Dataset entries:
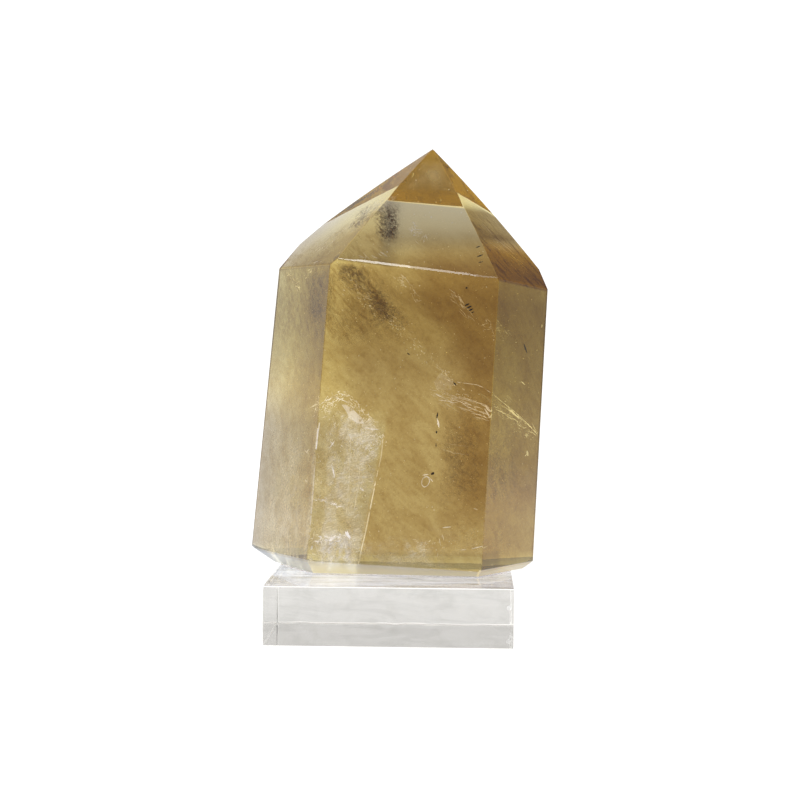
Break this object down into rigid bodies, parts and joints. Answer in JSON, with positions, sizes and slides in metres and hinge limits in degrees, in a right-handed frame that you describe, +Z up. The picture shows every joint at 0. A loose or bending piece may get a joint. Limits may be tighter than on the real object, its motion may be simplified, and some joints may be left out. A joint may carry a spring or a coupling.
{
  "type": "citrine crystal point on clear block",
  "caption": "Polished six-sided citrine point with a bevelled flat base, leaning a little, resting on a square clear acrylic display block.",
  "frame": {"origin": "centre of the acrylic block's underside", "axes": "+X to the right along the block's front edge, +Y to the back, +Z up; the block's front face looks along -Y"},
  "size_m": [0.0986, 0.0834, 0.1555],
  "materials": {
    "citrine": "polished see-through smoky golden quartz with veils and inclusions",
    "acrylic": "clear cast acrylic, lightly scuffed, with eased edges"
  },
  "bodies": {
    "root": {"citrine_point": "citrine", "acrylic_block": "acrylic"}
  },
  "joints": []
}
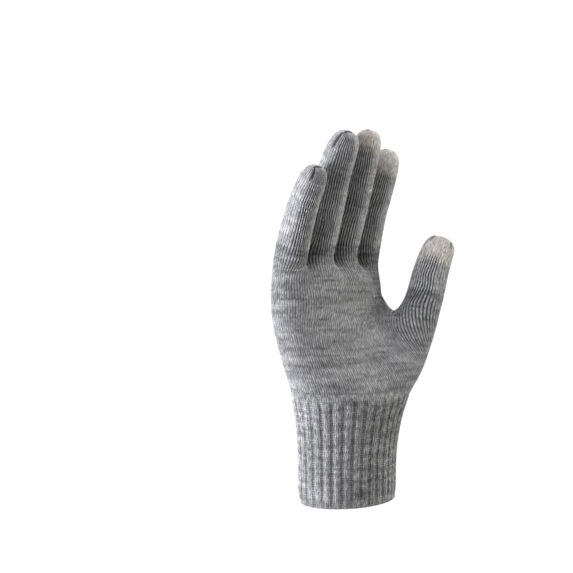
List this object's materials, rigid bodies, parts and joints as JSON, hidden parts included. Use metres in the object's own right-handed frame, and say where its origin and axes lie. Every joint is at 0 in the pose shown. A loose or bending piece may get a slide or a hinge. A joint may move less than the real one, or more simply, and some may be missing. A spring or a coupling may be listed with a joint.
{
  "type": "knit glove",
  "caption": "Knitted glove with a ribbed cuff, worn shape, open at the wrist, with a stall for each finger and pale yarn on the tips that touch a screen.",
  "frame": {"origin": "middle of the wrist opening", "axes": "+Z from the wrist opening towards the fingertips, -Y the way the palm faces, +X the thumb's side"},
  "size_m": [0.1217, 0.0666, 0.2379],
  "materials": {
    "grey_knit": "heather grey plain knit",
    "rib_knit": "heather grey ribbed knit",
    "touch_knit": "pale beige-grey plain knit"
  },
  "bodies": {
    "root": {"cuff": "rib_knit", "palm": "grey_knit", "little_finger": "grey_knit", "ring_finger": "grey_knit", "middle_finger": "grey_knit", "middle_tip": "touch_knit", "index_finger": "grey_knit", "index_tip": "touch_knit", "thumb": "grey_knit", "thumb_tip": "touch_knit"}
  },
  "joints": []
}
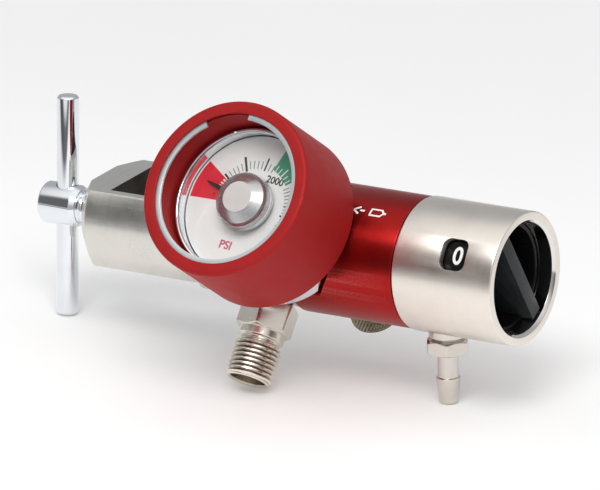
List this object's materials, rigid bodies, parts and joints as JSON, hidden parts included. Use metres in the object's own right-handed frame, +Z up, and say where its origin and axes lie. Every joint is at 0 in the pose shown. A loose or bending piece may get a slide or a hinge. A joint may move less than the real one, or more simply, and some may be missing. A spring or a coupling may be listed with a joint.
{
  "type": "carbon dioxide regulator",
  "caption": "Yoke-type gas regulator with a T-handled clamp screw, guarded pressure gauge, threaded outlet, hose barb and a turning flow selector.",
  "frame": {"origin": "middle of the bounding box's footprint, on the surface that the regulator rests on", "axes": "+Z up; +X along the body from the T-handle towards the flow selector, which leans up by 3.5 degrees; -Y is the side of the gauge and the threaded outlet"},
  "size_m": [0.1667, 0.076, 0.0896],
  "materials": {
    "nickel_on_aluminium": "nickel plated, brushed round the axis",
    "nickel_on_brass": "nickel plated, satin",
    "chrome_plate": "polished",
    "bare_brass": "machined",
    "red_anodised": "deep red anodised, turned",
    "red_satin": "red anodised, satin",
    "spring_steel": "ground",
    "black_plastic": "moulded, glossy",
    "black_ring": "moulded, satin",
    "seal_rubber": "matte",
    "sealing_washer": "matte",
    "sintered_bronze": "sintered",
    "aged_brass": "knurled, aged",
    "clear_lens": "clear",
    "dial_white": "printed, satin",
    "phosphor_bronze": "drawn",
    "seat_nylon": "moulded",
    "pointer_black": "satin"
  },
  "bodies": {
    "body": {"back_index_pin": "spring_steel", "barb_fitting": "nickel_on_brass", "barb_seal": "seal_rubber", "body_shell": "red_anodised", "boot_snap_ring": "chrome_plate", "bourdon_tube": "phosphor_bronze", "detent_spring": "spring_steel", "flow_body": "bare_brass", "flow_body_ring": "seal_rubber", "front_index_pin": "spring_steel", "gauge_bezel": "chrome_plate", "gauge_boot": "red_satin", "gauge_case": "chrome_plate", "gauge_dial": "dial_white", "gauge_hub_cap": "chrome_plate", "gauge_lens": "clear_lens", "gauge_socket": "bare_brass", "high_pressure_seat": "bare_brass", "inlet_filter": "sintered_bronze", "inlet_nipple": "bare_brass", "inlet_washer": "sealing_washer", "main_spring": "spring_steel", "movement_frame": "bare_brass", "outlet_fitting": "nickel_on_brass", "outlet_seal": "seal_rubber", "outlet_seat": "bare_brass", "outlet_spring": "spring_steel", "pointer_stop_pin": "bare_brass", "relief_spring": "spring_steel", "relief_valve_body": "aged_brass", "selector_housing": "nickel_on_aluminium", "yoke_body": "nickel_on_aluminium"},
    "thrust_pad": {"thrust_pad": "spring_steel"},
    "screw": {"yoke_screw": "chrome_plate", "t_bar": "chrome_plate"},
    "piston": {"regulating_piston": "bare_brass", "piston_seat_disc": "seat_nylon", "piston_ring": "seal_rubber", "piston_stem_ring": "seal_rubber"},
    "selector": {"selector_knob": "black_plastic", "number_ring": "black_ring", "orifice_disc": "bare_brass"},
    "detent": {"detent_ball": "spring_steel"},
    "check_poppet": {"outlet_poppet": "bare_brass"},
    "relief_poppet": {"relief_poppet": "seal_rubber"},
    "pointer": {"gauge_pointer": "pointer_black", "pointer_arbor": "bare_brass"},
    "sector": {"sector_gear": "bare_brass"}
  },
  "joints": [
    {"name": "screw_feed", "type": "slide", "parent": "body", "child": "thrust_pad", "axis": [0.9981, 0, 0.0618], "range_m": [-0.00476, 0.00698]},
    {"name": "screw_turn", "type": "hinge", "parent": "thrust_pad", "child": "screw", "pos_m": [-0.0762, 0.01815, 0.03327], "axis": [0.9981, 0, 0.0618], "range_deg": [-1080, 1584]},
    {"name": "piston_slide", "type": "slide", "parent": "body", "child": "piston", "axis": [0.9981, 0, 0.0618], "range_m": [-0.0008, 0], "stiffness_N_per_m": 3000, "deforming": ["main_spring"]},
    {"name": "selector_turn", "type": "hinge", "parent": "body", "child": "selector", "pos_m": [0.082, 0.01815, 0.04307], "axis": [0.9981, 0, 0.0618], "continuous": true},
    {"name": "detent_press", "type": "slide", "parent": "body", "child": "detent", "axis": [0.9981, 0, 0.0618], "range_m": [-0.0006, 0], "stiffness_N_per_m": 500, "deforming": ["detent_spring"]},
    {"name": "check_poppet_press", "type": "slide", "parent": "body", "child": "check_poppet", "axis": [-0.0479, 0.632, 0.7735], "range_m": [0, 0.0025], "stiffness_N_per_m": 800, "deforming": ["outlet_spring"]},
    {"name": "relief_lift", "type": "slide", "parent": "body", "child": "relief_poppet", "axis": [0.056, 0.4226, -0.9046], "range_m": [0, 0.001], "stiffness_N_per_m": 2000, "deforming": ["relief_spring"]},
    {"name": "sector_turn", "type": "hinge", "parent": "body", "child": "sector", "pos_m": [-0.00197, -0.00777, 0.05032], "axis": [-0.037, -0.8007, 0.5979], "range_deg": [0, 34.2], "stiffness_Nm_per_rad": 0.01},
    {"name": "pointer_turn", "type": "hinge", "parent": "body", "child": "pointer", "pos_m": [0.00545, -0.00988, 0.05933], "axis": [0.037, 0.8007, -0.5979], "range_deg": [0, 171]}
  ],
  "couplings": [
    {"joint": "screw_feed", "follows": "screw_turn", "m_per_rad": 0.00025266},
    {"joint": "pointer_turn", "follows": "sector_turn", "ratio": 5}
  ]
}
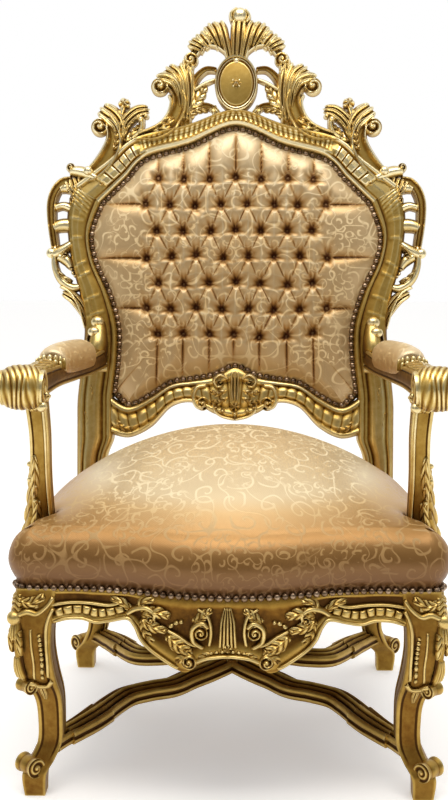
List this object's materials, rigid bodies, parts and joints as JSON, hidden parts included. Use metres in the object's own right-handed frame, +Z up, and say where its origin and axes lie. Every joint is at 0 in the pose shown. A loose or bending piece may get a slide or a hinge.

The request:
Write out the whole listing exactly.

Answer in full:
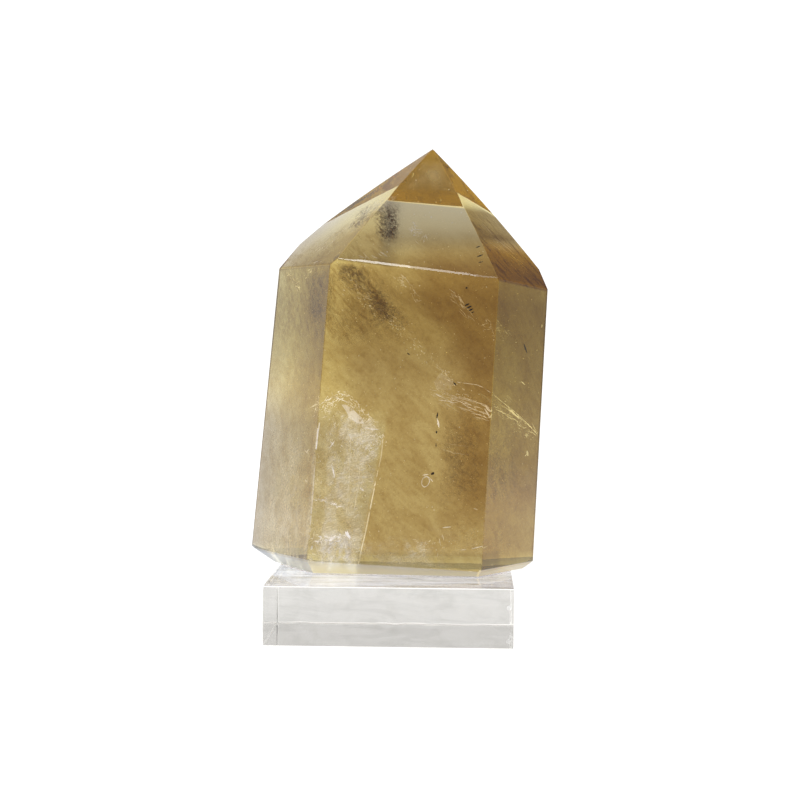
Break this object down into rigid bodies, parts and joints. Answer in JSON, with positions, sizes and slides in metres and hinge limits in degrees, in a right-handed frame that you describe, +Z up. The picture shows every joint at 0. A loose or bending piece may get a joint. Limits may be tighter than on the real object, its motion may be simplified, and some joints may be left out. A joint may carry a spring or a coupling.
{
  "type": "citrine crystal point on clear block",
  "caption": "Polished six-sided citrine point with a bevelled flat base, leaning a little, resting on a square clear acrylic display block.",
  "frame": {"origin": "centre of the acrylic block's underside", "axes": "+X to the right along the block's front edge, +Y to the back, +Z up; the block's front face looks along -Y"},
  "size_m": [0.0986, 0.0834, 0.1555],
  "materials": {
    "citrine": "polished see-through smoky golden quartz with veils and inclusions",
    "acrylic": "clear cast acrylic, lightly scuffed, with eased edges"
  },
  "bodies": {
    "root": {"citrine_point": "citrine", "acrylic_block": "acrylic"}
  },
  "joints": []
}
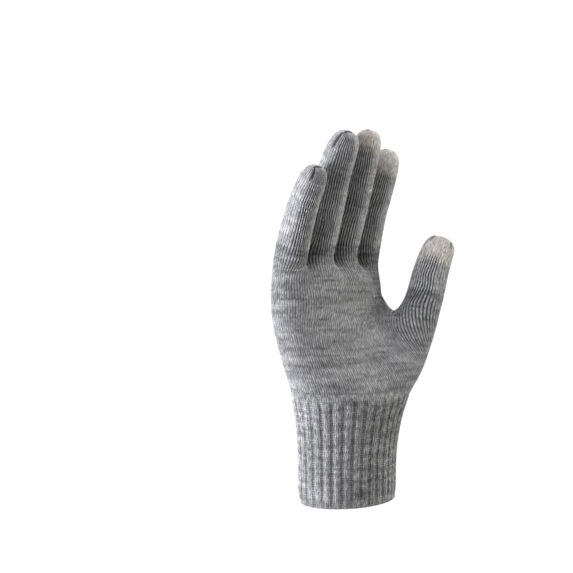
List this object's materials, rigid bodies, parts and joints as JSON, hidden parts included. Use metres in the object's own right-handed frame, and say where its origin and axes lie. Every joint is at 0 in the pose shown. A loose or bending piece may get a slide or a hinge. A joint may move less than the real one, or more simply, and some may be missing. A spring or a coupling may be listed with a joint.
{
  "type": "knit glove",
  "caption": "Knitted glove with a ribbed cuff, worn shape, open at the wrist, with a stall for each finger and pale yarn on the tips that touch a screen.",
  "frame": {"origin": "middle of the wrist opening", "axes": "+Z from the wrist opening towards the fingertips, -Y the way the palm faces, +X the thumb's side"},
  "size_m": [0.1217, 0.0666, 0.2379],
  "materials": {
    "grey_knit": "heather grey plain knit",
    "rib_knit": "heather grey ribbed knit",
    "touch_knit": "pale beige-grey plain knit"
  },
  "bodies": {
    "root": {"cuff": "rib_knit", "palm": "grey_knit", "little_finger": "grey_knit", "ring_finger": "grey_knit", "middle_finger": "grey_knit", "middle_tip": "touch_knit", "index_finger": "grey_knit", "index_tip": "touch_knit", "thumb": "grey_knit", "thumb_tip": "touch_knit"}
  },
  "joints": []
}
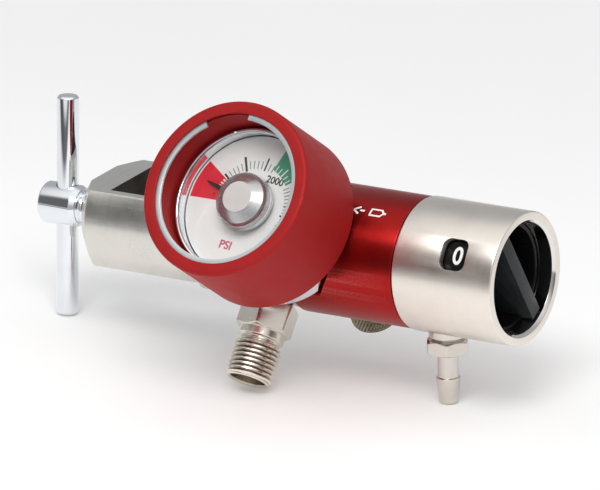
List this object's materials, rigid bodies, parts and joints as JSON, hidden parts included. Use metres in the object's own right-handed frame, +Z up, and say where its origin and axes lie. Every joint is at 0 in the pose shown. A loose or bending piece may get a slide or a hinge. A joint may move less than the real one, or more simply, and some may be missing. A spring or a coupling may be listed with a joint.
{
  "type": "carbon dioxide regulator",
  "caption": "Yoke-type gas regulator with a T-handled clamp screw, guarded pressure gauge, threaded outlet, hose barb and a turning flow selector.",
  "frame": {"origin": "middle of the bounding box's footprint, on the surface that the regulator rests on", "axes": "+Z up; +X along the body from the T-handle towards the flow selector, which leans up by 3.5 degrees; -Y is the side of the gauge and the threaded outlet"},
  "size_m": [0.1667, 0.076, 0.0896],
  "materials": {
    "nickel_on_aluminium": "nickel plated, brushed round the axis",
    "nickel_on_brass": "nickel plated, satin",
    "chrome_plate": "polished",
    "bare_brass": "machined",
    "red_anodised": "deep red anodised, turned",
    "red_satin": "red anodised, satin",
    "spring_steel": "ground",
    "black_plastic": "moulded, glossy",
    "black_ring": "moulded, satin",
    "seal_rubber": "matte",
    "sealing_washer": "matte",
    "sintered_bronze": "sintered",
    "aged_brass": "knurled, aged",
    "clear_lens": "clear",
    "dial_white": "printed, satin",
    "phosphor_bronze": "drawn",
    "seat_nylon": "moulded",
    "pointer_black": "satin"
  },
  "bodies": {
    "body": {"back_index_pin": "spring_steel", "barb_fitting": "nickel_on_brass", "barb_seal": "seal_rubber", "body_shell": "red_anodised", "boot_snap_ring": "chrome_plate", "bourdon_tube": "phosphor_bronze", "detent_spring": "spring_steel", "flow_body": "bare_brass", "flow_body_ring": "seal_rubber", "front_index_pin": "spring_steel", "gauge_bezel": "chrome_plate", "gauge_boot": "red_satin", "gauge_case": "chrome_plate", "gauge_dial": "dial_white", "gauge_hub_cap": "chrome_plate", "gauge_lens": "clear_lens", "gauge_socket": "bare_brass", "high_pressure_seat": "bare_brass", "inlet_filter": "sintered_bronze", "inlet_nipple": "bare_brass", "inlet_washer": "sealing_washer", "main_spring": "spring_steel", "movement_frame": "bare_brass", "outlet_fitting": "nickel_on_brass", "outlet_seal": "seal_rubber", "outlet_seat": "bare_brass", "outlet_spring": "spring_steel", "pointer_stop_pin": "bare_brass", "relief_spring": "spring_steel", "relief_valve_body": "aged_brass", "selector_housing": "nickel_on_aluminium", "yoke_body": "nickel_on_aluminium"},
    "thrust_pad": {"thrust_pad": "spring_steel"},
    "screw": {"yoke_screw": "chrome_plate", "t_bar": "chrome_plate"},
    "piston": {"regulating_piston": "bare_brass", "piston_seat_disc": "seat_nylon", "piston_ring": "seal_rubber", "piston_stem_ring": "seal_rubber"},
    "selector": {"selector_knob": "black_plastic", "number_ring": "black_ring", "orifice_disc": "bare_brass"},
    "detent": {"detent_ball": "spring_steel"},
    "check_poppet": {"outlet_poppet": "bare_brass"},
    "relief_poppet": {"relief_poppet": "seal_rubber"},
    "pointer": {"gauge_pointer": "pointer_black", "pointer_arbor": "bare_brass"},
    "sector": {"sector_gear": "bare_brass"}
  },
  "joints": [
    {"name": "screw_feed", "type": "slide", "parent": "body", "child": "thrust_pad", "axis": [0.9981, 0, 0.0618], "range_m": [-0.00476, 0.00698]},
    {"name": "screw_turn", "type": "hinge", "parent": "thrust_pad", "child": "screw", "pos_m": [-0.0762, 0.01815, 0.03327], "axis": [0.9981, 0, 0.0618], "range_deg": [-1080, 1584]},
    {"name": "piston_slide", "type": "slide", "parent": "body", "child": "piston", "axis": [0.9981, 0, 0.0618], "range_m": [-0.0008, 0], "stiffness_N_per_m": 3000, "deforming": ["main_spring"]},
    {"name": "selector_turn", "type": "hinge", "parent": "body", "child": "selector", "pos_m": [0.082, 0.01815, 0.04307], "axis": [0.9981, 0, 0.0618], "continuous": true},
    {"name": "detent_press", "type": "slide", "parent": "body", "child": "detent", "axis": [0.9981, 0, 0.0618], "range_m": [-0.0006, 0], "stiffness_N_per_m": 500, "deforming": ["detent_spring"]},
    {"name": "check_poppet_press", "type": "slide", "parent": "body", "child": "check_poppet", "axis": [-0.0479, 0.632, 0.7735], "range_m": [0, 0.0025], "stiffness_N_per_m": 800, "deforming": ["outlet_spring"]},
    {"name": "relief_lift", "type": "slide", "parent": "body", "child": "relief_poppet", "axis": [0.056, 0.4226, -0.9046], "range_m": [0, 0.001], "stiffness_N_per_m": 2000, "deforming": ["relief_spring"]},
    {"name": "sector_turn", "type": "hinge", "parent": "body", "child": "sector", "pos_m": [-0.00197, -0.00777, 0.05032], "axis": [-0.037, -0.8007, 0.5979], "range_deg": [0, 34.2], "stiffness_Nm_per_rad": 0.01},
    {"name": "pointer_turn", "type": "hinge", "parent": "body", "child": "pointer", "pos_m": [0.00545, -0.00988, 0.05933], "axis": [0.037, 0.8007, -0.5979], "range_deg": [0, 171]}
  ],
  "couplings": [
    {"joint": "screw_feed", "follows": "screw_turn", "m_per_rad": 0.00025266},
    {"joint": "pointer_turn", "follows": "sector_turn", "ratio": 5}
  ]
}
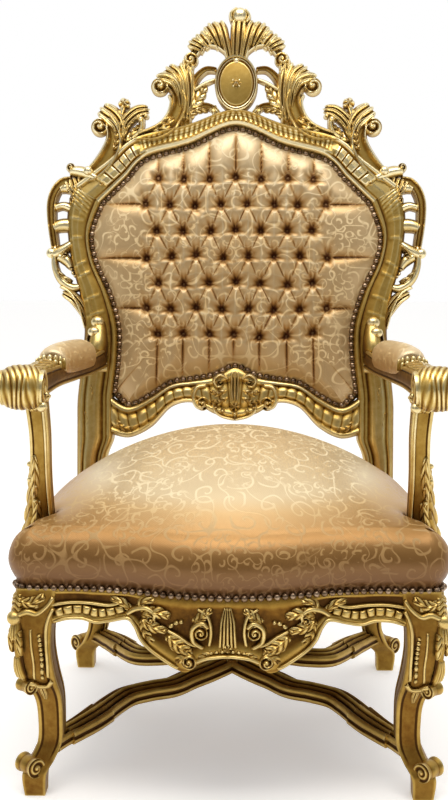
List this object's materials, rigid bodies, parts and joints as JSON, hidden parts included. Use metres in the object's own right-handed frame, +Z up, and say where its origin and axes lie. Every joint is at 0 in the pose shown. A loose or bending piece may get a slide or a hinge.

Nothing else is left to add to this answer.